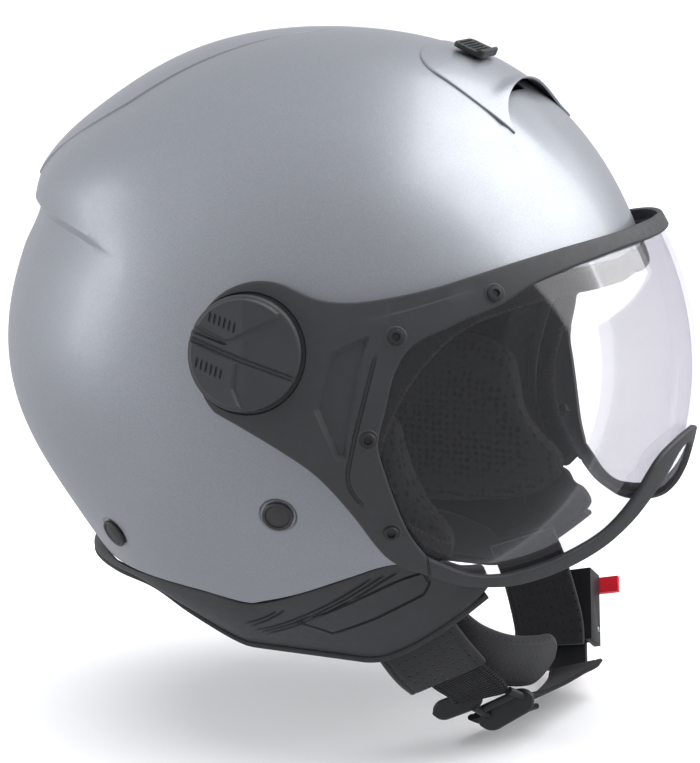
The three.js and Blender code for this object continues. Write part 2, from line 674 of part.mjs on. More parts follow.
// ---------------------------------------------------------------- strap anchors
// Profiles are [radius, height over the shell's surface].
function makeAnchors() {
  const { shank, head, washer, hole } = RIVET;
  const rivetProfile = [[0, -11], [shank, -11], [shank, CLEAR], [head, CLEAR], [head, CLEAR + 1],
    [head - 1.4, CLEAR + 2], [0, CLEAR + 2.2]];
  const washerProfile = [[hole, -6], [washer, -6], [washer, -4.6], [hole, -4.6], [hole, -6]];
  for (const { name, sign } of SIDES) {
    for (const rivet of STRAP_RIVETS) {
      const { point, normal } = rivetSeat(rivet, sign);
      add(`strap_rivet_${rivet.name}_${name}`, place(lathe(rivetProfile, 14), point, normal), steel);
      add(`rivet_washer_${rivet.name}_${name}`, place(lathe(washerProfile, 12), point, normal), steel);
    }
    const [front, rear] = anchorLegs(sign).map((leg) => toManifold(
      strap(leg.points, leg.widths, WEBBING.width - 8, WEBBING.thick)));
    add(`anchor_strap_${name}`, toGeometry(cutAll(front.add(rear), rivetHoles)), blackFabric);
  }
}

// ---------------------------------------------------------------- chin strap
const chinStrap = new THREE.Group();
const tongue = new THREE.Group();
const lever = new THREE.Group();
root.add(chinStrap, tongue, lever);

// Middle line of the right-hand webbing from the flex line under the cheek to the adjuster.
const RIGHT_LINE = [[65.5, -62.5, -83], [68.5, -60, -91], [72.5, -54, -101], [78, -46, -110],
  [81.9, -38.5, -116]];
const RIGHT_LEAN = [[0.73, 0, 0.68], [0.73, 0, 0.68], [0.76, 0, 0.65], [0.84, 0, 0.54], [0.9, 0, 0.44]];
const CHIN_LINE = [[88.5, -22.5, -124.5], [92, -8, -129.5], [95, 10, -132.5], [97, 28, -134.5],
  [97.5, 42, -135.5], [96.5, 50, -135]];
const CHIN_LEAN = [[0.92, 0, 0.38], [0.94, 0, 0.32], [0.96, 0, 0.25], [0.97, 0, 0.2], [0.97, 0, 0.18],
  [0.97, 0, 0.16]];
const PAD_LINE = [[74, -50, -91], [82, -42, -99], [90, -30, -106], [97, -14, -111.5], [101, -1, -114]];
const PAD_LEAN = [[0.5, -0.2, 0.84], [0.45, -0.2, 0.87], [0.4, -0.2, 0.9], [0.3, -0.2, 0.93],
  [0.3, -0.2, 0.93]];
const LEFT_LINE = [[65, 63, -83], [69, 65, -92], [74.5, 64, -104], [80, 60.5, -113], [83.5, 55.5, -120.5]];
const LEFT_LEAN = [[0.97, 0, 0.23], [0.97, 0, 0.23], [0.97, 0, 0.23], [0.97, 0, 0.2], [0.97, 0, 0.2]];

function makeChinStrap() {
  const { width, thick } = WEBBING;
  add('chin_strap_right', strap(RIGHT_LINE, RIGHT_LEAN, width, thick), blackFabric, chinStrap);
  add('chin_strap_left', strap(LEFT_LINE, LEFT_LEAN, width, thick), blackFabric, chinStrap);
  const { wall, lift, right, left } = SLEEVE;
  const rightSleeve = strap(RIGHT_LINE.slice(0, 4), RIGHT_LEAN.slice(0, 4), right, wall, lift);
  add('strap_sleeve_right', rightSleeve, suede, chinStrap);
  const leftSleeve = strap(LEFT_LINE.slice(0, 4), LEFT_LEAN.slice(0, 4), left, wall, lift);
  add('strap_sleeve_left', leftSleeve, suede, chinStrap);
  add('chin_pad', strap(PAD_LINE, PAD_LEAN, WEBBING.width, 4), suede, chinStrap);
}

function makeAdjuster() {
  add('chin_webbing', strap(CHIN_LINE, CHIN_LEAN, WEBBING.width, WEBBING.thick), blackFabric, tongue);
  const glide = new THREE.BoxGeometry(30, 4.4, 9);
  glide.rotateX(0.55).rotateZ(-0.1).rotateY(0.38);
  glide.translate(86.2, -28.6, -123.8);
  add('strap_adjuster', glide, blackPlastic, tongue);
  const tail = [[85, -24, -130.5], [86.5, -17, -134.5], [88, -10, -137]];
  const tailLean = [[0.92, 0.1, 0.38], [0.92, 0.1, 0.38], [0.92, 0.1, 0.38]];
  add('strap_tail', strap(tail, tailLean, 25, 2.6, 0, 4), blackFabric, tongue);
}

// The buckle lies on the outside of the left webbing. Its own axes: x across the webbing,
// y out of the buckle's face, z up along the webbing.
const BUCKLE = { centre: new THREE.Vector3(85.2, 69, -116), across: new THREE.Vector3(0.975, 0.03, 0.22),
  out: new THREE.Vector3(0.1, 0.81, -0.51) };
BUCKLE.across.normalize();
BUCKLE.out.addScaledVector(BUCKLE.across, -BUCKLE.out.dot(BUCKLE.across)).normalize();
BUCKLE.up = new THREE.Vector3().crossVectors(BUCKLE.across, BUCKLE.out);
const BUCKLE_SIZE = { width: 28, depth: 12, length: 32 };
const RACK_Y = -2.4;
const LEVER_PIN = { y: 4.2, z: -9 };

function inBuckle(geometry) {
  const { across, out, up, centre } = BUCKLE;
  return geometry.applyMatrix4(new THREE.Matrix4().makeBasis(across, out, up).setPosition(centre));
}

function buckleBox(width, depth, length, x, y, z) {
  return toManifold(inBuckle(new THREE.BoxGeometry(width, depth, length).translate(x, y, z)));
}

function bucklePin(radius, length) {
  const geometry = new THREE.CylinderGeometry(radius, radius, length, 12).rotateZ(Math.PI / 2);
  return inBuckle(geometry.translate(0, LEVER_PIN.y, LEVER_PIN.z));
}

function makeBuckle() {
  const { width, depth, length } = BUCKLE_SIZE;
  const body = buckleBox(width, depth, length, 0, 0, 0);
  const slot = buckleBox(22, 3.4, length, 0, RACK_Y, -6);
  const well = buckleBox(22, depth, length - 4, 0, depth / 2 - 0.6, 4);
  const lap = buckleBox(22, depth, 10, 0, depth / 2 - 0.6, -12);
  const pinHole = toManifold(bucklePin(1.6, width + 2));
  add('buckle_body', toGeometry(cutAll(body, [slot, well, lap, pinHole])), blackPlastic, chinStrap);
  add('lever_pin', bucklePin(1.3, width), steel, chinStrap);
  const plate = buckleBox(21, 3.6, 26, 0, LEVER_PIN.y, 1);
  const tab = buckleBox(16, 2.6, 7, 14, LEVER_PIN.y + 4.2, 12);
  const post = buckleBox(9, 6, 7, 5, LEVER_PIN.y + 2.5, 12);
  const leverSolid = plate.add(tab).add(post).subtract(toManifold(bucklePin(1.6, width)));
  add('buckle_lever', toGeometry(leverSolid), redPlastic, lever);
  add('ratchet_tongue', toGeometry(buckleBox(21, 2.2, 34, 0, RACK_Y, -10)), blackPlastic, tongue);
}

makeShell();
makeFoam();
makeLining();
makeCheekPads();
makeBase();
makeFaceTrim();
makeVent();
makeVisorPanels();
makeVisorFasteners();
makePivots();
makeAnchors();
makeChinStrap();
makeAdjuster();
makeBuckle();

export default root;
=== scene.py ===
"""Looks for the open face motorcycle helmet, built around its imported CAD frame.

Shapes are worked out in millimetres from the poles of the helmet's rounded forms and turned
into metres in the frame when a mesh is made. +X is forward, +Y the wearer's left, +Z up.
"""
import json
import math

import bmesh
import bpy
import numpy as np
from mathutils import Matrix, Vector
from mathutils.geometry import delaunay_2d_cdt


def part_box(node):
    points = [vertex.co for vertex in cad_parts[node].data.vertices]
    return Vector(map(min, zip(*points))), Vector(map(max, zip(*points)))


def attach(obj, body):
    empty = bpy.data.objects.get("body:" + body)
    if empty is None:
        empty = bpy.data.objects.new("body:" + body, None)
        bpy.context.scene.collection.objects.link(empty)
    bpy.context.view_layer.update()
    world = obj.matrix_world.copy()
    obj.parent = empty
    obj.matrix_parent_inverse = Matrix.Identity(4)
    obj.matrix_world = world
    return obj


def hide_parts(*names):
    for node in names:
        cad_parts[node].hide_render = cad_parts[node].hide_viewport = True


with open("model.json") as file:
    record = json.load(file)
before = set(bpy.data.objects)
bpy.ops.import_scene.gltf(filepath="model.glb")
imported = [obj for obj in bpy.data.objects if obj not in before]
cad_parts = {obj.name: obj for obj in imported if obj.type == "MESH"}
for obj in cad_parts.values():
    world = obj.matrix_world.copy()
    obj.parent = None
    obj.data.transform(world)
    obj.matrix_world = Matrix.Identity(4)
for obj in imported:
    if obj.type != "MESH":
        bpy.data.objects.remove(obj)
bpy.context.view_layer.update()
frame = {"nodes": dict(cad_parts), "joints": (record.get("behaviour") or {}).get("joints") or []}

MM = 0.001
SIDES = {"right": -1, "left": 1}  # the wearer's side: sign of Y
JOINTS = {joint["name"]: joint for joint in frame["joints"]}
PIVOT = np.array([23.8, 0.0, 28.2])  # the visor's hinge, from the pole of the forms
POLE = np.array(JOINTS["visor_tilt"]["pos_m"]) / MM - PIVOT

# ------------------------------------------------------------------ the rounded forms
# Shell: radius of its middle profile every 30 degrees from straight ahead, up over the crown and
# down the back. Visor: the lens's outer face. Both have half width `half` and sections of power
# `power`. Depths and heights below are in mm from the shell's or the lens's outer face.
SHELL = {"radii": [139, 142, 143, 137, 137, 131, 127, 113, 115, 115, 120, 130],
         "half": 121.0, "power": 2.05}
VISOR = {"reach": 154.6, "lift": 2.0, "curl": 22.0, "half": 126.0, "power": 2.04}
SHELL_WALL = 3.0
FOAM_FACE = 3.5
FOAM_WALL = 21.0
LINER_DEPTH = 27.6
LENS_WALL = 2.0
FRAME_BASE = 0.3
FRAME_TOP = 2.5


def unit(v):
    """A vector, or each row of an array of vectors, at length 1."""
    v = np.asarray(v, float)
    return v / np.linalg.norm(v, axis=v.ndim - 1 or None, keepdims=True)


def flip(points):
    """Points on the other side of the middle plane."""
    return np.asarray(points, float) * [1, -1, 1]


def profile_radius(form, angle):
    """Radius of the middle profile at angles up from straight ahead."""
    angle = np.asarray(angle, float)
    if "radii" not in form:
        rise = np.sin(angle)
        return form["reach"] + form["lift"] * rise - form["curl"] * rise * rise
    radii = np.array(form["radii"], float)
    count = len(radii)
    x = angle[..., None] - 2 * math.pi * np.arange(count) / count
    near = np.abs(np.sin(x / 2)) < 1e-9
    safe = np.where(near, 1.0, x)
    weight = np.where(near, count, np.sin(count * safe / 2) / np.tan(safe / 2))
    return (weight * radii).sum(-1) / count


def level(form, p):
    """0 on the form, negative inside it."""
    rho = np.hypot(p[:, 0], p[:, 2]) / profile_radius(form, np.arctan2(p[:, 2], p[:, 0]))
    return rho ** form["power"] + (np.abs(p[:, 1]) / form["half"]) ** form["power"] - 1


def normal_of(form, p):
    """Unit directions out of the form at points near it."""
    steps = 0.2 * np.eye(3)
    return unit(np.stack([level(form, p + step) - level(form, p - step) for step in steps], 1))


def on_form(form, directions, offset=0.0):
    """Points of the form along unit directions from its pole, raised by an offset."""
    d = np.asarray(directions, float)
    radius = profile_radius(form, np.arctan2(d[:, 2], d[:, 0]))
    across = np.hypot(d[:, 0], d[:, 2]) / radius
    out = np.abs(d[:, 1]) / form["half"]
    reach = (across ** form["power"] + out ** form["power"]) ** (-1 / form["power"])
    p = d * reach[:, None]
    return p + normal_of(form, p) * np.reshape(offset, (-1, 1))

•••

The exercise: Look through the material above and print exactly the lines from the one containing "makeShell();" to the one containing "points = [vertex.co", both included, and nothing more.

Output below:
makeShell();
makeFoam();
makeLining();
makeCheekPads();
makeBase();
makeFaceTrim();
makeVent();
makeVisorPanels();
makeVisorFasteners();
makePivots();
makeAnchors();
makeChinStrap();
makeAdjuster();
makeBuckle();

export default root;
=== scene.py ===
"""Looks for the open face motorcycle helmet, built around its imported CAD frame.

Shapes are worked out in millimetres from the poles of the helmet's rounded forms and turned
into metres in the frame when a mesh is made. +X is forward, +Y the wearer's left, +Z up.
"""
import json
import math

import bmesh
import bpy
import numpy as np
from mathutils import Matrix, Vector
from mathutils.geometry import delaunay_2d_cdt


def part_box(node):
    points = [vertex.co for vertex in cad_parts[node].data.vertices]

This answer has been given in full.